In one of these boxes was my father’s collection of classic pop and rock. I wouldn’t have expected to see him with more records by Elton John and Chicago than The Beatles. And "Black Dog" and "Stairway to Heaven" are even more glorious on vinyl. But the group I have become sincerely attached to since then is the Doors. (And it’s not because of Morrison’s leather pants. Honest.)

I’d never thought myself to be particularly familiar with the music of The Doors, but there isn’t much classic rock that I don’t enjoy at least a little. Well, while my family chilled at home on Christmas, we watched a DVD of classic performances from the Ed Sullivan Show, which included The Doors performing “Light My Fire.” It was one of those songs I’d always heard, but never knew (or thought about) who sang it. And it kind of got stuck in my head. So, when I found that my dad had an album with that on it, I listened to it. And it is much longer than the version they performed for Ed, and has some fantastic instrumental solos.

Well, it’s more difficult to listen to single tracks on LPs, and I always like discovering new good music, so after listening to the first side (which conveniently opened with the 7 minute long “Light My Fire”) quite a few times, I finally flipped over the record, not expecting to hear anything I knew. But as soon as the first song, “Touch Me,” started, I knew what it was. It was one of those songs I’d always heard on classic rock radio that my dad listened to when I was younger. I always knew it as the Stronger Than Dirt song because whenever it came on the radio, my dad would crank the volume up so that we could hear what Morrison was singing at the end.

As I listened to it, I wished that I’d actually listened to more classic rock regularly when I was younger. I couldn’t help but think about listening to the Backstreet Boys during some of my formative years of adolescent growth and hormones. One could say that the Backstreet Boys were better. None of them were known for being alcoholics or hardcore drug-users (so far as I know, anyway). But none of them were Jim Morrison, either (or John Lennon, or Mick Jagger, or Gary Puckett, for that matter). I can’t help but think if I was a hormonal teenager in the late ‘60s lying on the floor of my bedroom listening to Jim Morrison sing "Touch Me" or "Wishful Sinful," I probably would have melted straight through the floor. Let’s face it, they don’t make music like they used to. And can any group today make hordes of pre-teen girls scream and faint quite like The Beatles (and, apparently, the Rolling Stones) could? No way.

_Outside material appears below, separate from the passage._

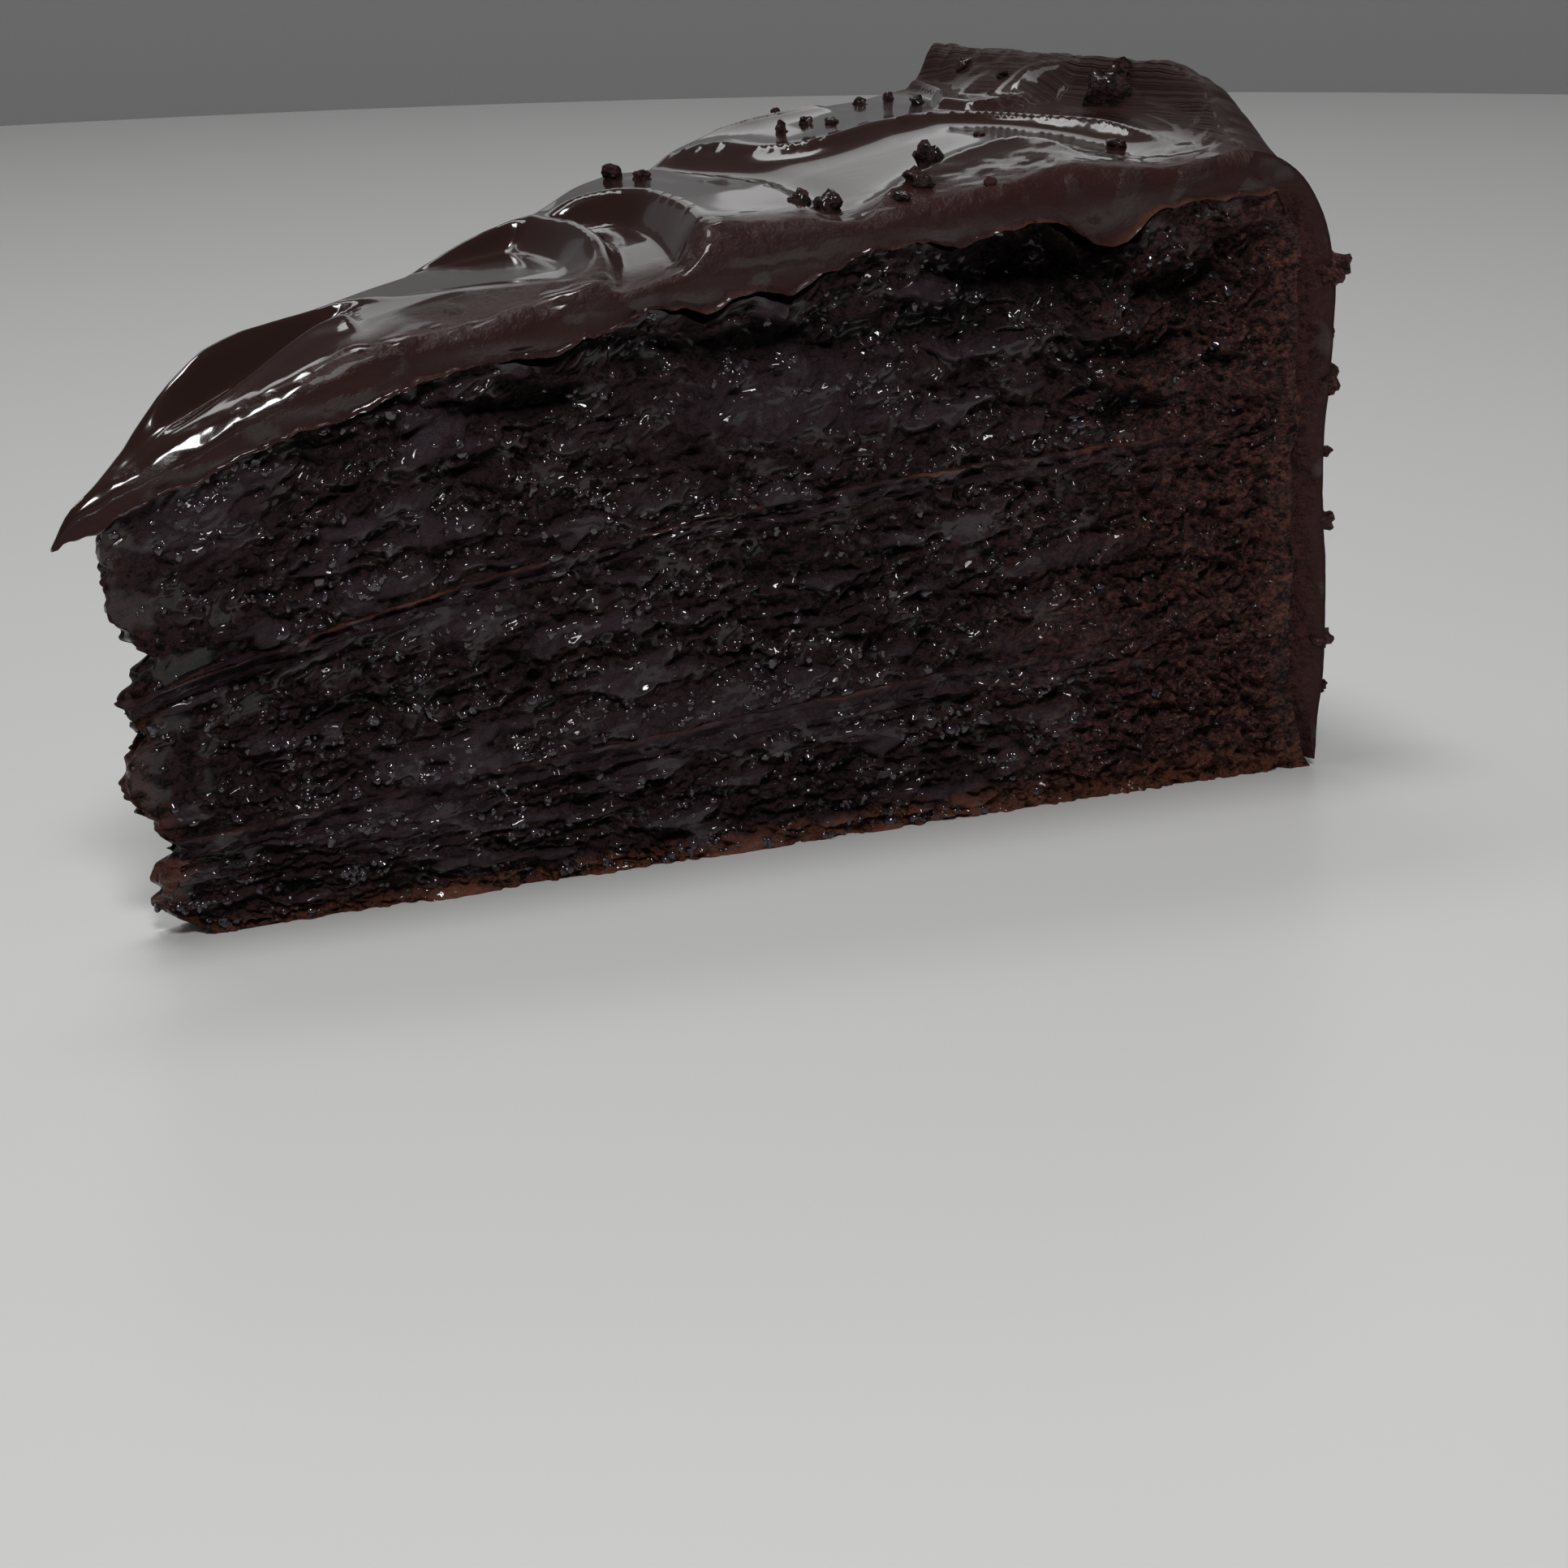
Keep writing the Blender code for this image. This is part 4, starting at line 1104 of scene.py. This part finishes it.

This is not to say that modern music has nothing going for it. That would be a lie. I have my fair share of good music that has come out in the time I have been alive. But I think that my generation, the Starbucks, iPod, instant gratification generation, has come to expect different things from our music. I’m not sure quite what they expect, but I think that the revolutionary sounds of groups like The Beatles and The Doors are no longer new. But because of things they did, there’s very little new that modern groups are doing. Weezer has the Red Album, the Blue Album, and the Green Album. The Beatles had the White Album. Except it actually had a title. The Beatles. But I understand why no one calls it that; we can’t speak in italics, after all. We’d end up sounding like a bad Abbot and Costello sketch (-I listened to The Beatles this afternoon. –Awesome! Which album? -The Beatles. –You said that, but which album? Who’s on first?).

My generation isn’t going to be shocked and possibly scandalized by listening to Sgt. Pepper’s Lonely Hearts Club Band (though "Being for the Benefit of Mr. Kite" still sounds trippy), and no one is going to think twice about hip swiveling on TV (in the Ed Sullivan performance we watched, Elvis was filmed from the waist up, but the screams from the audience gave some indication of what we weren’t seeing). They may have been completely trashed all the time or have been having lots of sex with women they weren’t married to, but, come on, after Tom Cruise couch-jumped and Lindsay Lohan went into rehab for the ump-teenth time, who really cares? I’m sure some of the greats of early rock had onstage antics to match Janet Jackson’s “wardrobe malfunction” at the Super Bowl (Jim Morrison and the Miami Incident, anyone? He was arrested! Multiple times!), but then as now, those things seldom stop people from following artists that they like.

And I had all of these deep and obviously profound thoughts because of getting a record player for Christmas. Betcha can’t get all of that from a new Blu-ray player. So now, if you’ll excuse me, I’m going to go listen to Jim Morrison and melt.